In 1972 after graduating from Illinois State University and taking a job as a special education teacher at Putnam County schools, Cheryl DePaepe receive a life-changing letter.
“We received a letter informing us about the Special Olympics program and inviting us to get involved,” DePaepe said. “I talked it over with my students and their parents and they were interested, and that’s how we got started.”
Forty-two years later, DePaepe is still very much involved in the Special Olympics as the Starved Rock Area director.
“I knew that it was an organization that I had a great passion for and knew that I would be involved with as long as I possibly could,” DePaepe said. “Did I think 40-some years later I would still be here? You never know, but I’ve always been very proud of my involvement in Special Olympics.”
When she became involved, DePaepe was a teacher/coach taking a small group of athletes to Soldier Field in Chicago.
For a couple more years, local Special Olympics athletes were sent to Chicago for competition before being redirected to Monmouth.
As numbers grew, DePaepe and other area special education teachers formed an area competition.
Numbers continued to grow throughout Illinois, and the state was divided into more areas.
In 1975, Starved Rock Area was formed and DePaepe and Marilyn Carr were named co-directors.
Until 10 years ago, DePaepe taught and served as volunteer director. After retiring from education a decade ago, DePaepe has been the full-time director.
During her tenure with the Special Olympics, she’s helped the Starved Rock Area develop into an organization that serves 560 athletes, has more than 500 volunteers in its database, works with 45 agencies and offers more than 10 sports — which DePaepe said gives the athletes “self confidence and assuredness” while providing families activities they can to together.
“She’s everything.
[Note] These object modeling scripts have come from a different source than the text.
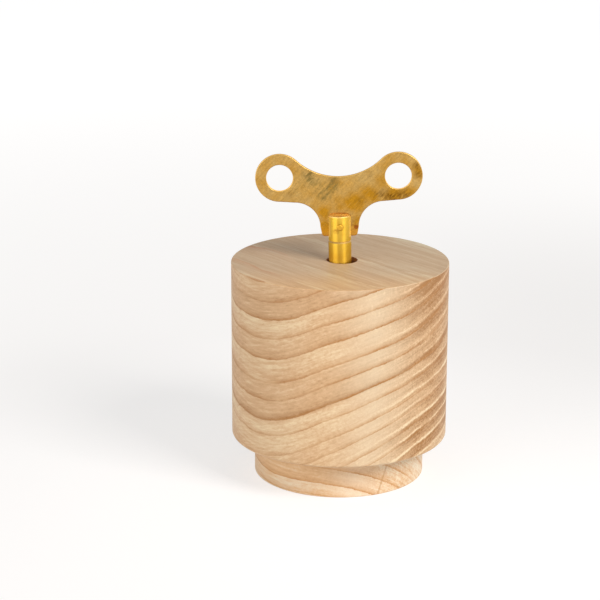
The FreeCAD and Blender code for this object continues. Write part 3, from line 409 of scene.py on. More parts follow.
def worn_metal():
    """Colour, roughness and height of metal that has been cut, handled and left to dull."""
    inlets = {
        "Place": (0, 0, 0), "Brush": (1, 1, 1), "Bright": WHITE, "Warm": WHITE, "Dull": WHITE,
        "Cloud Scale": 0.1, "Dulling": 0.3, "Stain": 0.0, "Warmth": 0.0, "Scratches": 0.3, "Smooth": 0.25,
        "Rough": 0.5, "Rim": 0.0,
    }
    outlets = {"Color": "Color", "Roughness": "Float", "Height": "Float"}
    loom, given = new_group("worn_metal", "ShaderNodeTree", inlets, outlets)
    place, rim = given["Place"], given["Rim"]
    cloud = place.cloud(given["Cloud Scale"], 5, 0.62)
    other = place.arrow("ADD", (41, 17, 5)).cloud(given["Cloud Scale"], 3, 0.5)
    speck = place.cloud(1.7, 3, 0.7)
    brushed = place.cloud(1, 3, 0.6, given["Brush"])
    # dull patches grow where the clouds and the stain are thick
    thick = cloud + speck * 0.35 + given["Stain"] + (brushed * 0.3 - 0.35)
    dull = thick.spread(0.95 - given["Dulling"], 1.15) * (1 - rim)
    colour = (other + given["Warmth"]).spread(0.4, 0.9).blend(given["Bright"], given["Warm"])
    colour = dull.blend(colour, given["Dull"])
    scratch = abs(brushed - 0.5).spread(0, 0.03, 1, 0) * given["Scratches"]
    colour = (scratch * 0.35).blend(colour, given["Dull"])
    worn = brushed.spread(0.56, 0.66) * other.spread(0.4, 0.6)
    colour = (worn * given["Scratches"]).blend(colour, given["Bright"])
    # painted highlight: the rim is painted brighter
    colour = (rim * 0.6).blend(colour, given["Bright"])
    rough = dull.spread(0, 1, given["Smooth"], given["Rough"])
    rough = (brushed - 0.5).sum("MULTIPLY_ADD", 0.25, rough, clamp=True)
    results = {
        "Color": colour,
        "Roughness": rough + rim * (0.8 - rough),
        "Height": (brushed * 0.5 - scratch * 0.6 + speck * 0.2) * (1 - rim),
    }
    loom.put("NodeGroupOutput", results)
    return loom.tree


RINGS = growth_rings()
TIMBER = turned_timber()
METAL = worn_metal()


def empty_material(name):
    """A material with nothing in it, and its loom."""
    made = bpy.data.materials.new(name)
    made.use_nodes = True
    made.node_tree.nodes.clear()
    return made, Loom(made.node_tree)


def shaded_material(name):
    """A material with its shader, as (material, loom, shader)."""
    made, loom = empty_material(name)
    shader = loom.put("ShaderNodeBsdfPrincipled")
    loom.put("ShaderNodeOutputMaterial", {"Surface": shader.outputs[0]})
    return made, loom, shader


def surface(loom, shader, colour, roughness, height, bump):
    """Feeds the shader. Bump is how high a height of 1 stands, in metres."""
    normal = loom.wire("ShaderNodeBump", {"Strength": 1.0, "Distance": bump, "Height": height})
    loom.feed(shader, {"Base Color": colour, "Roughness": roughness, "Normal": normal})


def compass(angle):
    """A level direction, in degrees from +X towards +Y."""
    return (cos(radians(angle)), sin(radians(angle)), 0)


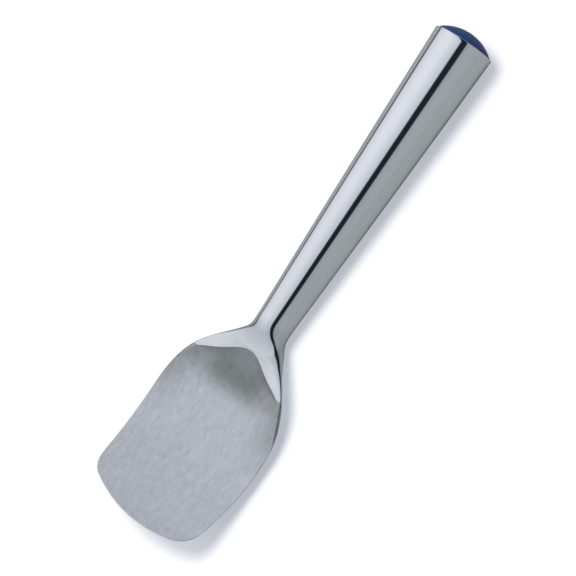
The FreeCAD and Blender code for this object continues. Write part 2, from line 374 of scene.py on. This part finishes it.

# Painted shade: where the wheel climbs, the metal's colour is darkened to stand for shade and dark
# reflections. It is darkest in the middle of the rear wall, less towards its top, and a little along both
# sides of the blade.
wall_foot = 65.0
wall_full = 78.0
wall_middle = 8.0
wall_sides = 20.0
wall_sides_share = 0.55
wall_top_start = 79.0
wall_top_end = 89.0
wall_top_loss = 0.22
side_share = 0.45
side_start = 40.0
side_full = 70.0
side_inner = 16.0
side_outer = 34.0
painted_shade_fade = 98.0
painted_shade_end = 112.0


def painted_shade_share(place, across):
    """How much painted shade a point gets on the rear wall and along the blade's sides, from 0 to 1."""
    middle = 1 - ease(wall_middle, wall_sides, across)
    wall = ease(wall_foot, wall_full, place) * (wall_sides_share + (1 - wall_sides_share) * middle)
    wall *= 1 - wall_top_loss * ease(wall_top_start, wall_top_end, place)
    side = side_share * ease(side_start, side_full, place) * ease(side_inner, side_outer, across)
    return max(wall, side) * (1 - ease(painted_shade_fade, painted_shade_end, place))


for vert in spade.verts:
    vert[painted_shade_layer] = painted_shade_share(vert.co.x, abs(vert.co.y))

# The tip's edge is rounded: its first rings are drawn together about the blade's middle. Narrow
# faces between the upper and the lower half of the first ring close it, and the small gaps that
# the wheel's cut leaves beside them are filled.
edge_keeps = (0.35, 0.72, 0.93)
quarter = ring_points // 4
half = ring_points // 2
for ring, keep in zip(rings, edge_keeps):
    for index in range(-quarter + 1, quarter):
        top = ring[index % ring_points]
        under = ring[(half - index) % ring_points]
        middle = (top.co.z + under.co.z) / 2
        top.co.z = middle + (top.co.z - middle) * keep
        under.co.z = middle + (under.co.z - middle) * keep
for index in range(-quarter, quarter):
    corners = []
    for step in (index, index + 1, half - index - 1, half - index):
        corner = rings[0][step % ring_points]
        if corner not in corners:
            corners.append(corner)
    spade.faces.new(corners)
bmesh.ops.holes_fill(spade, edges=[edge for edge in spade.edges if edge.is_boundary], sides=4)


def shade_smooth(mesh, crease):
    """Faces point outwards and are shaded smooth; an edge that turns as much as crease is crisp."""
    bmesh.ops.recalc_face_normals(mesh, faces=mesh.faces)
    for face in mesh.faces:
        face.smooth = True
    for edge in mesh.edges:
        sides = [face.normal for face in edge.link_faces]
        edge.smooth = len(sides) == 2 and sides[0].angle(sides[1], 0) < crease


shade_smooth(spade, math.radians(35))
for edge in spade.edges:
    if len({face[ground_layer] for face in edge.link_faces}) > 1:
        edge.smooth = False

# Laid down: the ground face looks up, and the line from the belly to the lowest point of the
# handle's rim lies level on the table. From here on the spade is in metres.
belly_steps = 4
belly_places = [step / belly_steps for step in range(int(neck_place * belly_steps))]
rest_slope = min((belly_bottom(place) + rim_radius) / (rim_place - place) for place in belly_places)
tilt = Matrix.Rotation(-math.atan(rest_slope), 4, "Y")
to_metres = Matrix.Scale(0.001, 4)
bmesh.ops.transform(spade, matrix=to_metres @ tilt, verts=spade.verts)
body_low, body_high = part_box("spade_body")
shift = Vector((
    body_high[0] - max(vert.co.x for vert in spade.verts),
    0.0,
    body_low[2] - min(vert.co.z for vert in spade.verts),
))
bmesh.ops.translate(spade, vec=shift, verts=spade.verts)
laid_down = Matrix.Translation(shift) @ to_metres @ tilt


def new_object(name, shape):
    """A finished shape as an object of the scene, with its place in its mesh."""
    mesh = bpy.data.meshes.new(name)
    shape.to_mesh(mesh)
    shape.free()
    made = bpy.data.objects.new(name, mesh)
    bpy.context.scene.collection.objects.link(made)
    return made


cast_spade = new_object("cast_spade", spade)
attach(cast_spade, "root")
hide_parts("spade_body")


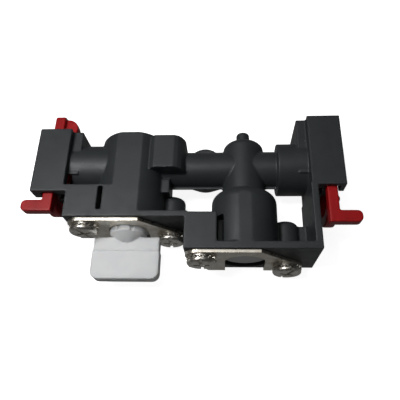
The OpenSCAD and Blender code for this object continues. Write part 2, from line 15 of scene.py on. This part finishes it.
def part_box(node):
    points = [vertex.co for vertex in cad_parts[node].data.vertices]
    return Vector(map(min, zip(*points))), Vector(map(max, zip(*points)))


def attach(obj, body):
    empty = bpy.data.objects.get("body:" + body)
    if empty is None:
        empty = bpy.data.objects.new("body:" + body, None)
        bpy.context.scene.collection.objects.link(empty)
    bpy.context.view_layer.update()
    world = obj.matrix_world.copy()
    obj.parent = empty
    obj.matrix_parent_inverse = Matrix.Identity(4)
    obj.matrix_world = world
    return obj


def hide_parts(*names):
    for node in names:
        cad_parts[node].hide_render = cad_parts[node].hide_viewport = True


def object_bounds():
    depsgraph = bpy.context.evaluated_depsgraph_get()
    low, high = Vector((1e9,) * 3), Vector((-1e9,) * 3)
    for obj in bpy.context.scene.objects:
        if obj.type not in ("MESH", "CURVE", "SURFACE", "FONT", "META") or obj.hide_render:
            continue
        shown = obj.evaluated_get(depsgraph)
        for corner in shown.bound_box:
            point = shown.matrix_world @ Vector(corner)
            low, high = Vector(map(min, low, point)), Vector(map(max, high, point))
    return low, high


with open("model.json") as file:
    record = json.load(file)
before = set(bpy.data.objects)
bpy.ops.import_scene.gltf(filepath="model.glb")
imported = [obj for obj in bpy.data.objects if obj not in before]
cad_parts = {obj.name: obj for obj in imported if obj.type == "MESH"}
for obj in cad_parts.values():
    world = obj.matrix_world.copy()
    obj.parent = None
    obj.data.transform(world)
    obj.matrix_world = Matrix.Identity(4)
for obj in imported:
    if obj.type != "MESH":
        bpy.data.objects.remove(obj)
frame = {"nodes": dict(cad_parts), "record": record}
cad_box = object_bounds()
nodes = frame["nodes"]
MM = 0.001

# Edge rounding of the CAD nodes: voxel size in metres and relaxing passes
EDGE_ROUNDING = {
    "valve_body": (0.30 * MM, 5),
    "knob": (0.16 * MM, 14),
    "left_clip": (0.22 * MM, 30),
    "right_clip": (0.22 * MM, 30),
    "left_retaining_plate": (0.14 * MM, 4),
    "right_retaining_plate": (0.14 * MM, 4),
    "left_plate_screws": (0.12 * MM, 4),
    "right_plate_screws": (0.12 * MM, 4),
    "cartridge_plug": (0.16 * MM, 4),
}

# Toothed lock washers: the root is the CAD ring's outer radius
WASHER_INNER_R = 2.65 * MM
WASHER_ROOT_R = 4.9 * MM
WASHER_TIP_R = 6.3 * MM
WASHER_TEETH = 16
STEPS_PER_TOOTH = 6

# Studio: place, diameter and power of each softbox, and the light from all round
SOFTBOXES = {
    "key": ((-0.15, -0.01, 0.33), 0.14, 0.60),
    "overhead": ((-0.04, 0.06, 0.60), 0.40, 0.36),
    "back_panel": ((-0.06, 0.22, 0.34), 0.26, 0.05),
}
LIGHT_TARGET = (-0.01, -0.02, 0.01)
FILL_FROM_BELOW = 0.16
FILL_FROM_ABOVE = 0.045
BACKDROP = 1.0
FLOOR_HALF_WIDTH = 3.0
FLOOR_GLOW = 0.9

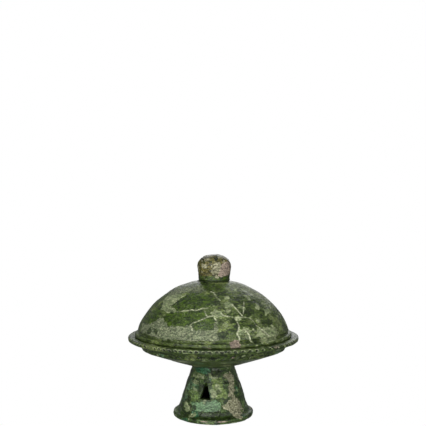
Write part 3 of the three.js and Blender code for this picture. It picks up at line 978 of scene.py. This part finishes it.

She is Special Olympics in the area,” volunteer Roberta Henson said last week while in the office helping DePaepe prepare for the Golf Individual Skills Qualifier on July 7. “She’s an awesome area director. She does a superb job of organizing all the events. People are very willing to come out to work for Cheryl because of her attitude. She truly loves the athletes and puts forth everything she can do.”
As area director, DePaepe has a long list of duties.
She’s responsible for organizing various athletic competitions and fundraisers, finding facilities, coordinating volunteers, getting equipment, filling out paperwork and promoting the organization and events among many other duties.
“It was difficult (to juggle teaching and Special Olympics), but for several years we just did a once-a-year track meet, so it was really busy right around that time but for the rest of the year, it wasn’t too bad,” DePaepe said. “When we started to add sports, that’s when it became more of a challenge to get everything done, but I’ve had a wonderful group of volunteers — many of whom have been with me all these years and helped me with various day-to-day activities needed to get those events ready.”
DePaepe said the Special Olympics are “worth all the time we put into it,” and said being an area director is “a very rewarding job.”
It’s all because of the athletes and the volunteers.
“The relationships I’ve developed with the volunteers, the athletes, the coaches, I can’t even describe what it means to me and it means to the organization,” DePaepe said. “It’s just a wonderful organization, a wonderful group of people, and once you start, you’re hooked.”